*Exercise objective*
Which lines have the string "FreeCAD"? Copy all of them from the entries below.

::: Information given

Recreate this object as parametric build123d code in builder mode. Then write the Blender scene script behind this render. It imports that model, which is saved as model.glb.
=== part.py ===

::::::
::: Information given

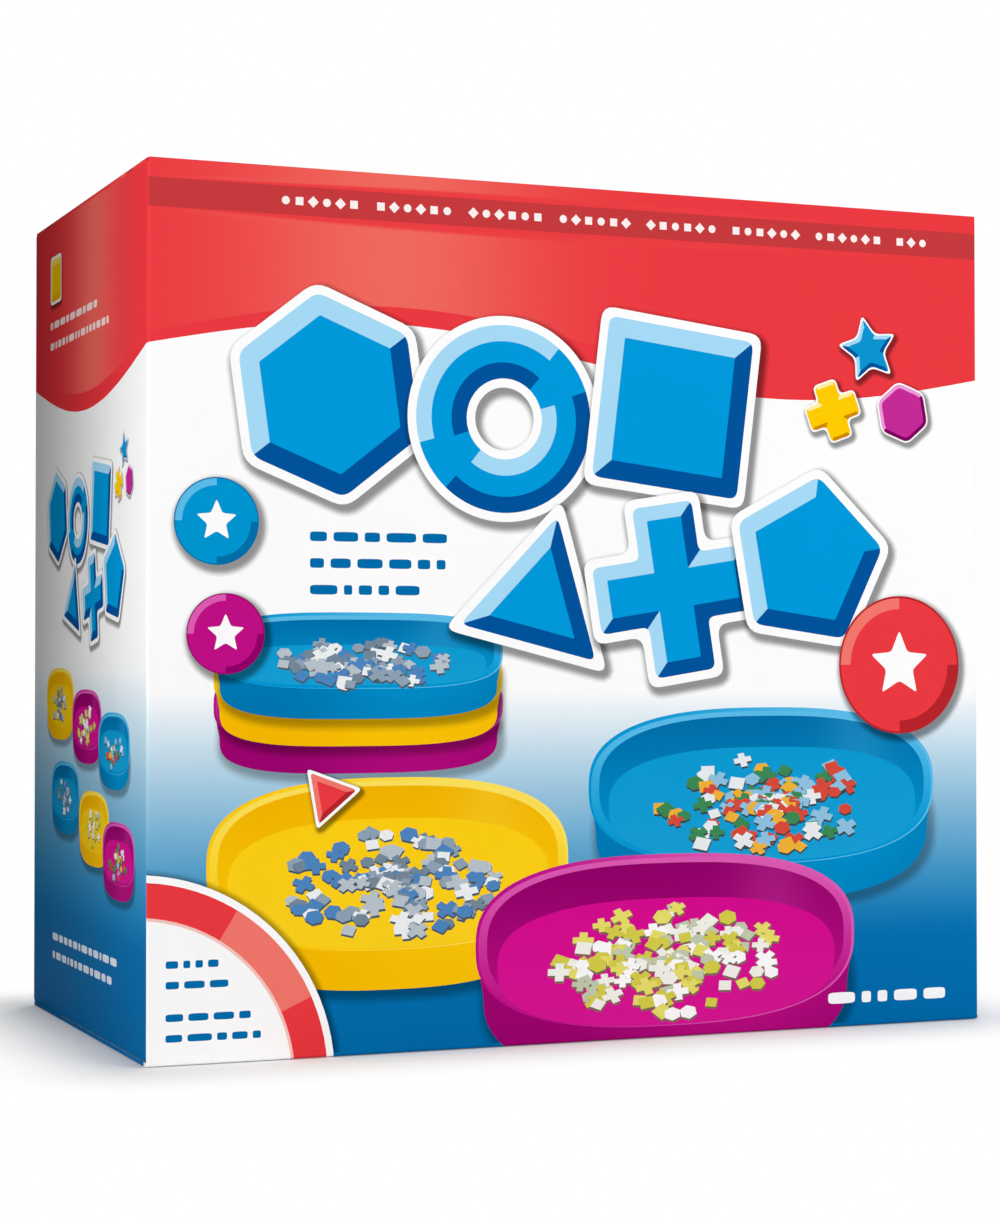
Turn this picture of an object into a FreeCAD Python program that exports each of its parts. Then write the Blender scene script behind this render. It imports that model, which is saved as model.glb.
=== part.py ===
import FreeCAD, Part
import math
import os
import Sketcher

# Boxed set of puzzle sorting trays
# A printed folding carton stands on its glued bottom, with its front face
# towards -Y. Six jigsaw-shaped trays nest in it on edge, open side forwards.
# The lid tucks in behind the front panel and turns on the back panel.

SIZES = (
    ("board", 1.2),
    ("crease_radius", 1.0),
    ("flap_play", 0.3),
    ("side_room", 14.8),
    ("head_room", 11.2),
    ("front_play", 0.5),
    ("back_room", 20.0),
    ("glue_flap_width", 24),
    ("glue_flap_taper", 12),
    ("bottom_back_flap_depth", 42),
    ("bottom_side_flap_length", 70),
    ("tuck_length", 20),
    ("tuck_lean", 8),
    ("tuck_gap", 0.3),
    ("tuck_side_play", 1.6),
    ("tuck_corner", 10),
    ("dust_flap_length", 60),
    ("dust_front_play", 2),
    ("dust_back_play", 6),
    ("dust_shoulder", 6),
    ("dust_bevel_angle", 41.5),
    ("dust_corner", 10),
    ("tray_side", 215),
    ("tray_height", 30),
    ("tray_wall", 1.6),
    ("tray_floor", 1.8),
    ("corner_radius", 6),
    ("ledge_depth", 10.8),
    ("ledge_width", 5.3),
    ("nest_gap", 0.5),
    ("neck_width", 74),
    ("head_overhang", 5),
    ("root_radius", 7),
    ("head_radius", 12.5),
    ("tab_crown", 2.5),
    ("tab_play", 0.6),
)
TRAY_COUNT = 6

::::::

*Completed exercise*
Turn this picture of an object into a FreeCAD Python program that exports each of its parts. Then write the Blender scene script behind this render. It imports that model, which is saved as model.glb.
import FreeCAD, Part